WHAT IS NEEDED
Your task is to print all of the data word for word.

──────── INPUT

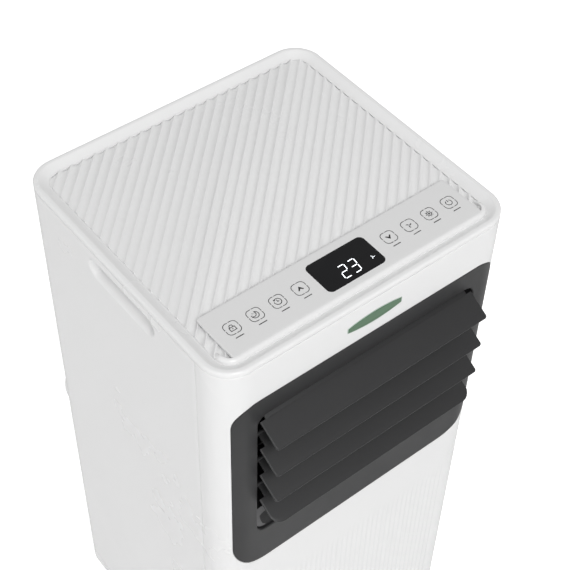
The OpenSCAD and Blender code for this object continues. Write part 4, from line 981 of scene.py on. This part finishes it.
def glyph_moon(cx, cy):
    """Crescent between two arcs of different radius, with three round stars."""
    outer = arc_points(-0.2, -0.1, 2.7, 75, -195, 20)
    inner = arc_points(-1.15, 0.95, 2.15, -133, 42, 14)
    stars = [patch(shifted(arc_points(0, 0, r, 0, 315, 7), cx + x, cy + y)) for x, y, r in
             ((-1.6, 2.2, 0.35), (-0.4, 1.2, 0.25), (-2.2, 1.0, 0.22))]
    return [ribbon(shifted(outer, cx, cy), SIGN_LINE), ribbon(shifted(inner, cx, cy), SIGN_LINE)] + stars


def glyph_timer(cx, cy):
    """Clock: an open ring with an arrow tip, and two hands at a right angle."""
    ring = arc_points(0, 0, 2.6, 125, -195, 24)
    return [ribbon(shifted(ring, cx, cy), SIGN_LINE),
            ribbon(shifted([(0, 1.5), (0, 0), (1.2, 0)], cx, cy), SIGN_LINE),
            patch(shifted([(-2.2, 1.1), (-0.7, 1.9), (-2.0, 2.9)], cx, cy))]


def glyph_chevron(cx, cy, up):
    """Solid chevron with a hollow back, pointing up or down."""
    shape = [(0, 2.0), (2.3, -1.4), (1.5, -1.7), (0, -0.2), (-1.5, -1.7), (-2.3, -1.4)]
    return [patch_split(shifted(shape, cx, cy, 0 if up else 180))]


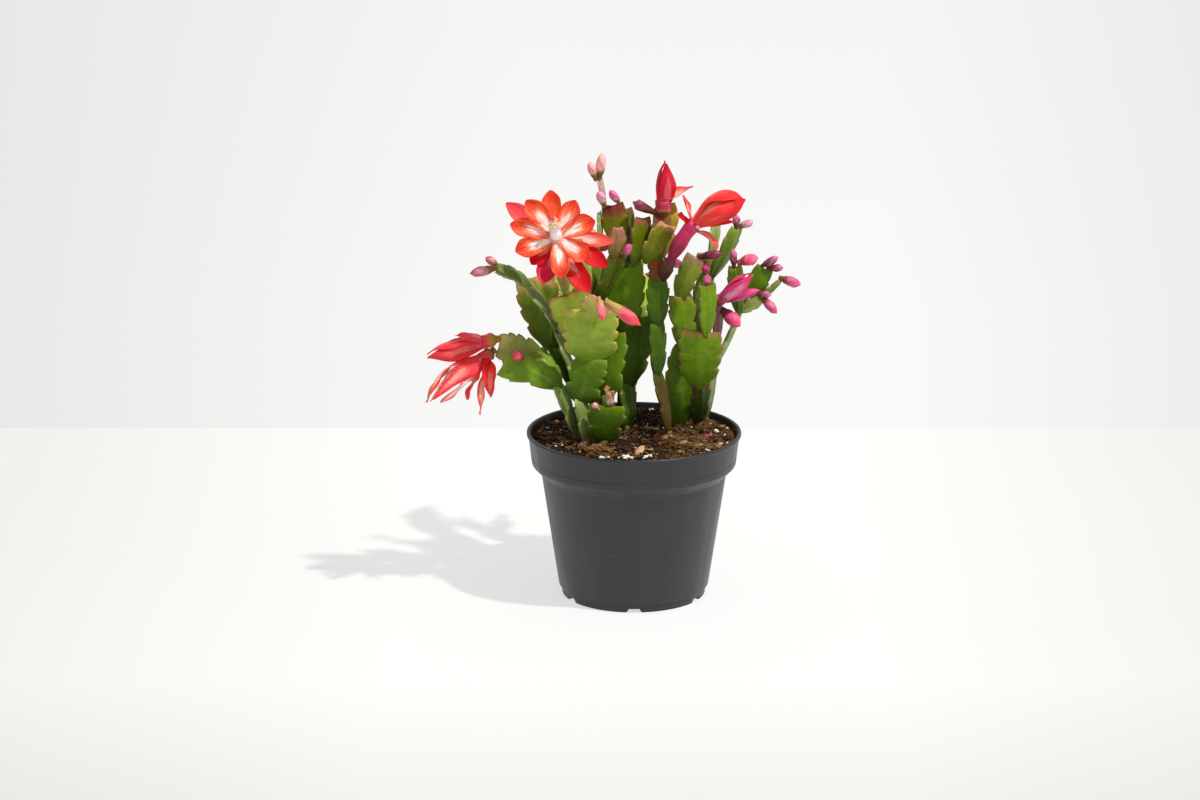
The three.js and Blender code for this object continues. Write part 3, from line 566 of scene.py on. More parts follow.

────────────────

SOLUTION TO THE PROBLEM
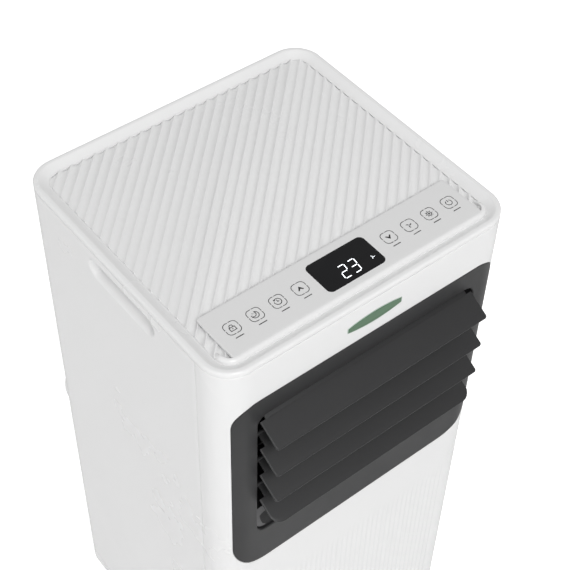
The OpenSCAD and Blender code for this object continues. Write part 4, from line 981 of scene.py on. This part finishes it.
def glyph_moon(cx, cy):
    """Crescent between two arcs of different radius, with three round stars."""
    outer = arc_points(-0.2, -0.1, 2.7, 75, -195, 20)
    inner = arc_points(-1.15, 0.95, 2.15, -133, 42, 14)
    stars = [patch(shifted(arc_points(0, 0, r, 0, 315, 7), cx + x, cy + y)) for x, y, r in
             ((-1.6, 2.2, 0.35), (-0.4, 1.2, 0.25), (-2.2, 1.0, 0.22))]
    return [ribbon(shifted(outer, cx, cy), SIGN_LINE), ribbon(shifted(inner, cx, cy), SIGN_LINE)] + stars


def glyph_timer(cx, cy):
    """Clock: an open ring with an arrow tip, and two hands at a right angle."""
    ring = arc_points(0, 0, 2.6, 125, -195, 24)
    return [ribbon(shifted(ring, cx, cy), SIGN_LINE),
            ribbon(shifted([(0, 1.5), (0, 0), (1.2, 0)], cx, cy), SIGN_LINE),
            patch(shifted([(-2.2, 1.1), (-0.7, 1.9), (-2.0, 2.9)], cx, cy))]


def glyph_chevron(cx, cy, up):
    """Solid chevron with a hollow back, pointing up or down."""
    shape = [(0, 2.0), (2.3, -1.4), (1.5, -1.7), (0, -0.2), (-1.5, -1.7), (-2.3, -1.4)]
    return [patch_split(shifted(shape, cx, cy, 0 if up else 180))]


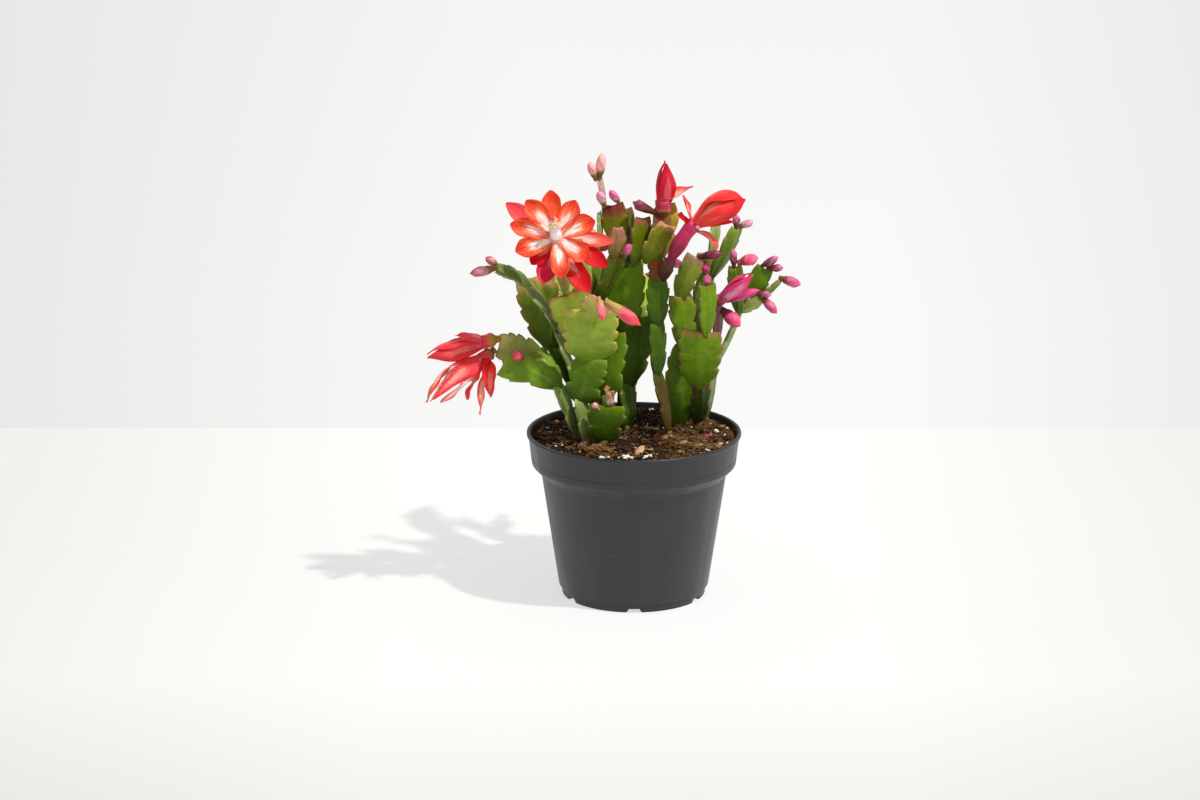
The three.js and Blender code for this object continues. Write part 3, from line 566 of scene.py on. More parts follow.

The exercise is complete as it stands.